I have a repository where i add examples whenever i have time. You can look into them at https://github.com/9prady9/CLGLInterop , but these are specific to OpenCL-OpenGL interoperability. You can always google for example code ๐
Regards,
Pradeep.
Thank you so much for sharing. Hope to get your supports in the future ๐
Thanks for your post.
I run this project on Mi2S, which is Qualcomm 8064 chipset.
And I have 2 questions:
1. CameraPreview will not call onPreviewFrame() automatically, so I add mCamera.setPreviewCallback(this); on SurfaceChanged just after setPreviewDisplay(), and it works.

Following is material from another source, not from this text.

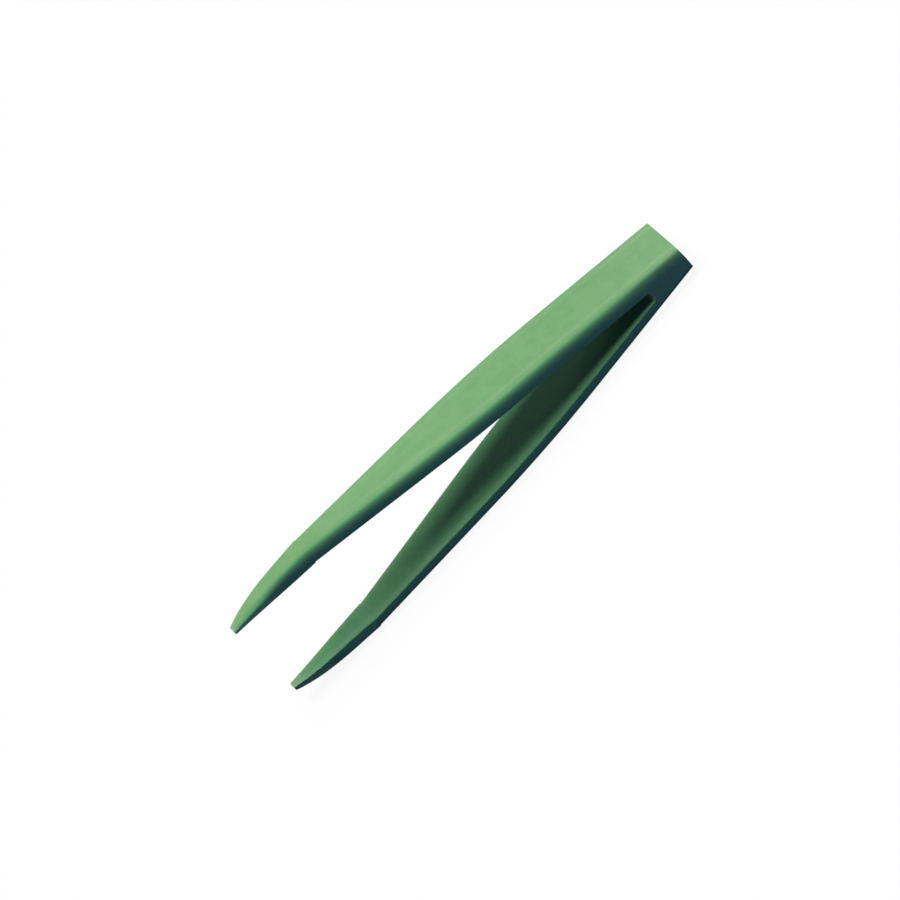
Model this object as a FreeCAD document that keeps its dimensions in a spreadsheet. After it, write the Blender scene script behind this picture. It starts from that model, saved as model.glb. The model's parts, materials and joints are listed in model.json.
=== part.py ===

2. in jni helper() function, when call
gQueue.enqueueNDRangeKernel(gNV21Kernel,
cl::NullRange,
cl::NDRange( (int)ceil((float)w/16.0f)*16,(int)ceil((float)h/16.0f)*16),
cl::NDRange(16,16),
NULL,
NULL);
it will get such error: @oclDecoder: clEnqueueNDRangeKernel -54
it’s CL_INVALID_WORK_GROUP_SIZE, the specified local workgroup size and number of workitems specified by global workgroup size is not evenly divisible by local workgroup size.
How can I fix this? Thanks.
Hi Xiaoyoung,
Did you try playing around with the local-group size itself ? For example, try using cl::NDRange(8, 8) instead of (16, 16). May be it is a device specific limit. Try querying the maximum work group size from the device, you can get that by asking for the value of ‘CL_DEVICE_MAX_WORK_GROUP_SIZE’ from the device in question.
Hope that helps.
Regards,
Pradeep.
Yes, I have tried it. However, when switch to laplacian option, the preview frame will be blurred.
How can you profile the OpenCL code and find bottlenecks in the GPU?